それも声優

 ゴーストタウンにある図書館で、声優と俳優の違いについて調べてみた。
 ふうん。私が気が付いたことを指摘している人はいなさそうだ。
 なら書いておく価値はあるかも。

 アニメで「それが声優」というのが始まった。みなの夢を素直に応援してくれる漫画家の畑さんが絵を描いているということで見てみた。(次の一段落、若干ネタバレ含みます。)
 主人公は新人の声優。ロボットの「ピポー」という声を当てる役をやったのだが、そこはマンガ。しっかりと失敗。捨てられたオモチャのロボットが残り少ないエネルギーで訴えようとするその気持ちは、、、と役回りを考えすぎて空回りしたようなんだな。

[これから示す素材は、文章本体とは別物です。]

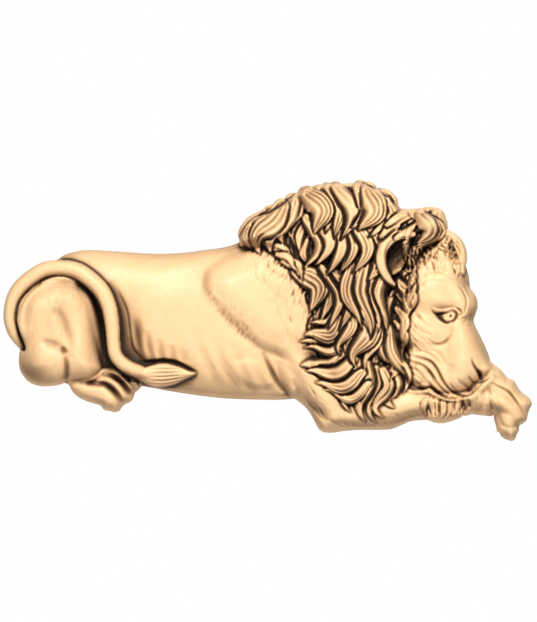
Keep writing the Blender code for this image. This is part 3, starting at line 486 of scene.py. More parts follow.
def eye(board):
    """The lids slant down from the outer corner, and the ball lies deep behind them."""
    swell(board, (177, -5.5), (13, 7), -5.5, turn=-18)
    button(board, (179.5, -6.0), (7.0, 5.8), 5.0)
    swell(board, (171, -6.6), (5, 3.6), -3.2, turn=-35)
    upper_lid = [(163, 2), (167, -0.6), (172, -1.4), (177, -0.4), (182, 1.0), (186, 0.6), (189, -3)]
    ridge(board, upper_lid, height=2.4, width=1.2)
    over_lid = [(162, 4), (170, 2.0), (180, 2.8), (187, 2.4)]
    crease(board, over_lid, depth=1.2, width=0.8)
    upper_slit = [(162, 1), (165, -2.8), (169, -4.2), (175.6, -3.2), (180.6, -1.8), (184, -1.4)]
    crease(board, upper_slit, depth=4.2, width=0.9)
    lower_slit = [(167, -3.6), (169.5, -6), (172.7, -9.4), (177, -12.6), (180.6, -11.8), (185, -11)]
    crease(board, lower_slit, depth=4.2, width=1.0)
    front_of_ball = [(183.6, -0.6), (187, -2.6), (187.6, -6.2), (185.4, -9.6), (182.6, -12)]
    crease(board, front_of_ball, depth=4.4, width=1.0)
    inner_corner = [(186, 2), (190.6, 0), (191.8, -3.6), (190.2, -7.4)]
    crease(board, inner_corner, depth=4.6, width=1.0)
    lower_lid = [(167, -8), (172, -13), (177, -15.6), (183, -14)]
    ridge(board, lower_lid, height=1.3, width=1.1)
    tear_line = [(183, -13), (182.4, -20), (181, -27)]
    crease(board, tear_line, depth=2.4, width=1.6)
    button(board, (181.6, -6.1), (1.5, 1.5), -4.4)


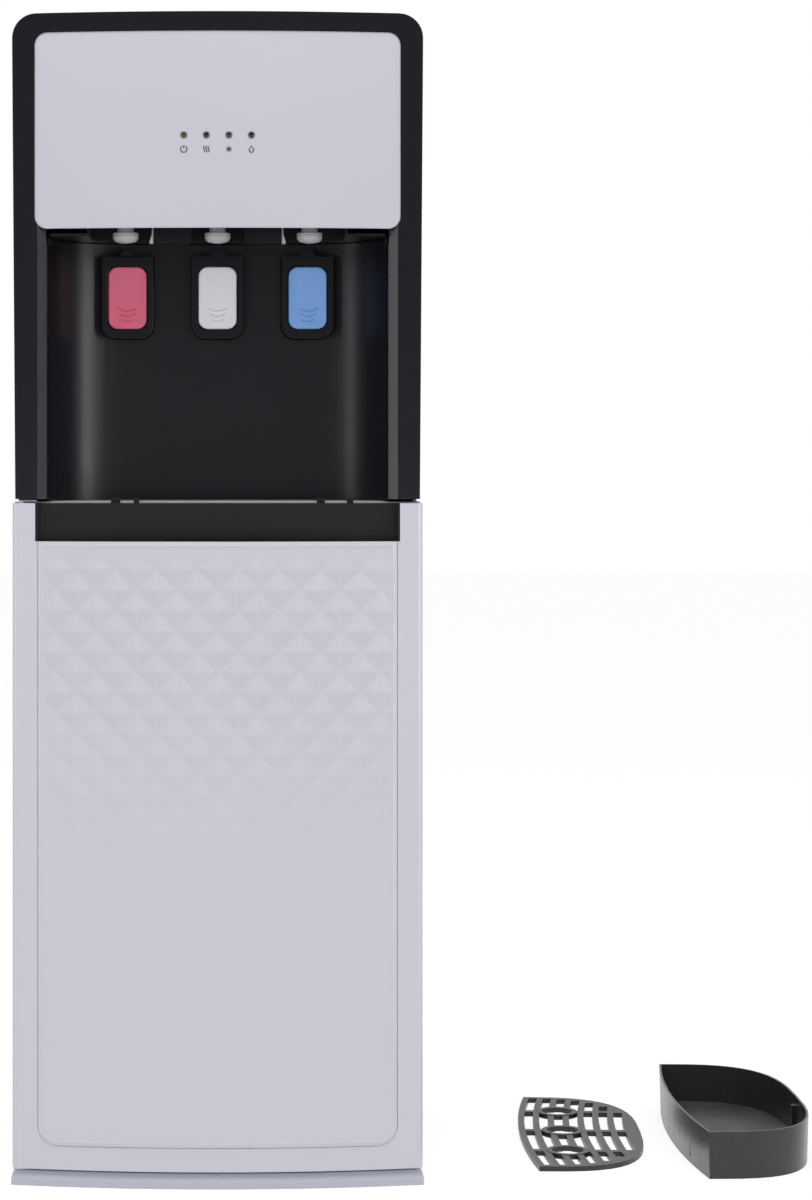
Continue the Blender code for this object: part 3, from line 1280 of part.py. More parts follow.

 見ていた私「普通にやればいいじゃん」。笑いどころとはいえこの人は何を考えているのだ。声優は「どう聞こえるか」が肝心であって、役作りなんぞ二の次では、と思ったのだ。
 そこが俳優との違いだな、という感想を持ったところで、果たしてみなさんそう考えているのだろうか?と調べたのが冒頭のシーン。なになに、声だけで伝える声優は俳優以上にたいへんなところがあります、ってか?
 否定はしないよ。でもポイントは伝えることではない。つまり「どう表現するか」でなくて「どう聞こえるか」なのだな。もちろん俳優だって「どう見えるか」を気にする必要はあるが、どっちかというと自分の内面から何を出して伝えるかにウェイトがかかる。声優は外からどう聞こえるかを気にすればいい。役作りなんていらない場合すらある。逆に何もしない方がいいかも。原作がある場合など読者・視聴者のキャラクターへの思い入れが既にできているわけだから、それを邪魔しない方がいいって意味だ。キャラクターの大部分は絵で表現されている。あとは思い入れを実現するためのパーツとしての役割を果たせれば十分なのだ。ようするに小柄のツンデレ美少女キャラは釘宮理恵が声を当てればとりあえずそれで足りてしまうのだ。

 もちろん、役作りが必要な場合もある。最初に思いついたのは「おジャ魔女どれみどっかーん」の未来さん。たった一話だけしか出てこないが、それが人気投票第一位の回。その後のストーリーの転換点。基本的に主人公のどれみと未来さんの2人しか出てこない。これほど重要なキャラが、視聴者の予断の全くない状態で登場するのだ。だからこの人の声は「女優」がやった。どれみの声優千葉千恵美の声は確かにいい。私は大好きだ。しかし、原田知世の静かな語りにまるでかなわなかった。
 あるいはアニメ映画なんぞの場合は、いきなりキャラが登場だから俳優的な考えがいるだろう。しかしさすがはジブリ。「崖の上のポニョ」所ジョージのキャラ、山口智子のキャラをうまく使いましたね。日本語版は国内だけで通用すればいいのですからこれで十分です。
 さらに極端な例もある。声優の声がなければ決して成立せず、あの人の声でなければならないのだが、ファンにとっては圧倒的にキャラクター>>声なので、声の主がイベントの舞台あいさつにさえ現れないそうな。あのひとどんな顔しているんだろうね。(そういや釘宮理恵もあまり顔は見ない)。誰だかわかります?藤田咲さん。つまり初音ミク。

 さて、きっかけとなった「ピポー」の声、自分で出してみました。親からもらい山籠もりで鍛えたよく通る声。発語の直後、自然と丹田の下が震えた。どうしてそうなったか自分で考えてみた。そこそこ意志を持つ機械として動いたつもりだったようだ。なんとか声を出して気を引こうとしたが、電池残量はごくわずか。すぐに不安定になりプツッと切れてしまったわけだ。そのとき出た声は音量的にはそれほどでもないが、大きなビブラートがかかったので気が付くに十分な説得力があり、そして機械として弱っている状態もよくわかるものだった。
 何か足りないですか?これ以上のものは必要ですか?声優を目指す人が聞いたら怒るかもね。あくまで無意識の産物。でも癪に障るほど理屈は通っているだろう。